Sidenote: I’m always amazed to see people who attend my workshops without first reading my books.

Don’t forget to value “free time.”

The ROI calculation breaks down certain intangibles that are way more valuable than money. We have solely been focusing on how to value time for work. But 3 more buckets are just as critical to living a meaningful life:

If you work harder than is healthy, your health eventually suffers, and you may not be able to reap your eventual rewards at your fullest.

If you work at the expense of your relationships, you may not have anyone with whom to enjoy your eventual rewards.

You are investor #1 in your idea and need to be even more ruthless with its viability than your investors. They invest money. You invest time. Time is more valuable than money.

But despite your best efforts, startups are inherently uncertain, and you may still not have an eventual payoff. You need a plan B.
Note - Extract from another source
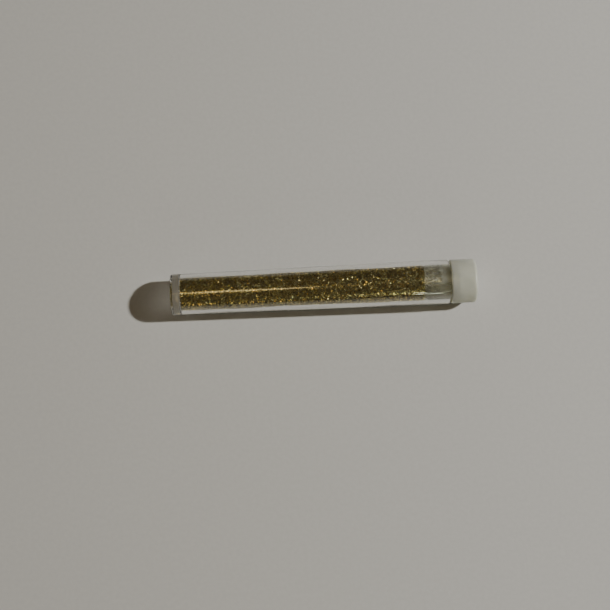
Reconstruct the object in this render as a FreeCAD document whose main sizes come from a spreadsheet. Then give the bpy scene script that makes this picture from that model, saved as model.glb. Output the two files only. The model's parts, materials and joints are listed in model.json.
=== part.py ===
# A clear sample vial lying on its side: a moulded tube with a flat base, a hollow push-in stopper, and the
# fine gold-coloured flakes that it holds.
#
# Every sub-part is drawn along its own X axis, from the tube's base at X = 0 to the stopper's end, with Z
# up. One placement then lays them all down. The tube is moulded with draft, so it rests along its side with
# its mouth leaning up by a fraction of a degree. The origin is on the surface, under the middle of the
# length.
import FreeCAD, Part
import Sketcher
import math
import os

# alias: (millimetres, or degrees where it says so, and the meaning)
DIMENSIONS = {
    "tube_length": (75.0, "base face to rim"),
    "mouth_diameter": (12.0, "outside, over the parallel land"),
    "base_diameter": (11.0, "outside, at the base"),
    "land_length": (8.0, "parallel land outside the mouth"),
    "bore_diameter": (9.6, "inside, over the stopper's seat"),
    "floor_diameter": (9.0, "inside, at the floor"),
    "seat_length": (7.0, "parallel seat for the stopper, from the rim"),
    "base_thickness": (2.4, "base face to floor"),
    "base_round": (0.4, "outer corner of the base"),
    "floor_round": (0.4, "inner corner of the floor"),
    "rim_round": (0.25, "outer corner of the rim"),
    "lead_in": (0.2, "chamfer inside the rim"),
    "recess_diameter": (8.4, "shallow recess in the base face"),
    "recess_depth": (0.6, "depth of that recess"),
    "gate_diameter": (1.5, "gate mark, on base and stopper"),
    "gate_height": (0.2, "how far a gate mark stands up"),
    "shoulder_gap": (0.5, "rim to the stopper's shoulder"),
    "head_diameter": (11.8, "stopper's head"),
    "head_length": (6.8, "shoulder to end face"),
    "head_round": (0.7, "outer corner of the head"),
    "shoulder_round": (0.25, "corner of the shoulder"),
    "dish_diameter": (7.6, "shallow dish in the end face"),
    "dish_depth": (0.3, "depth of that dish"),
    "plug_diameter": (9.4, "stopper's skirt"),
    "plug_length": (7.25, "shoulder to lip"),
    "lip_taper": (0.25, "how far the lip tapers in"),
    "lip_length": (0.9, "length of that taper"),
    "bead_diameter": (9.54, "sealing beads, a running fit in the seat"),
    "bead_width": (0.8, "width of a bead at its root"),
    "bead_sink": (0.05, "bead's root inside the skirt"),
    "bead_pitch": (2.2, "one bead to the next"),
    "bead_start": (1.5, "lip to the first bead"),
    "bead_count": (2.0, "sealing beads on the skirt"),
    "hollow_diameter": (7.9, "stopper's hollow, at the lip"),
    "hollow_end_diameter": (7.4, "stopper's hollow, at its end"),
    "hollow_depth": (10.4, "lip to the end of the hollow"),
    "hollow_round": (0.8, "corner at the end of the hollow"),
    "fill_at_floor": (8.4, "level of the flakes above the surface, at the tube's floor"),
    "fill_at_lip": (9.15, "level of the flakes above the surface, at the stopper's lip"),
    "lining_thickness": (0.15, "flakes held to the bore above that level"),
    "lining_arc": (90.0, "degrees of the bore that they cover"),
    "fill_gap": (0.05, "flakes to the wall around them"),
    "fill_step": (0.12, "tube's flakes to the stopper's lip"),
}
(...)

Consider this, putting aside just $300/month in the S&P 500 index fund would grow to ~$1M in 40 years. The ROI of automating something like this in your twenties (or thirties or forties) is crazy.

And finally, doing good/original work comes from creativity. And recent studies show that creativity happens in the empty spaces between stretches of hard, focused work. In other words, you need to bake in free time for “doing nothing” to create something meaningful.


The way I balance these quadrants is with a calendar. Like most entrepreneurs, I am naturally driven to allocate most of my time to work. So I first block off non-negotiable time on my calendar for the other three quadrants. Then prioritize my remaining time for work activities.

We are taught to value money over time. Hopefully, this article has at least made you question how you spend your time.

What separates us is what we do with the 24 hours we are given daily. Don’t waste it.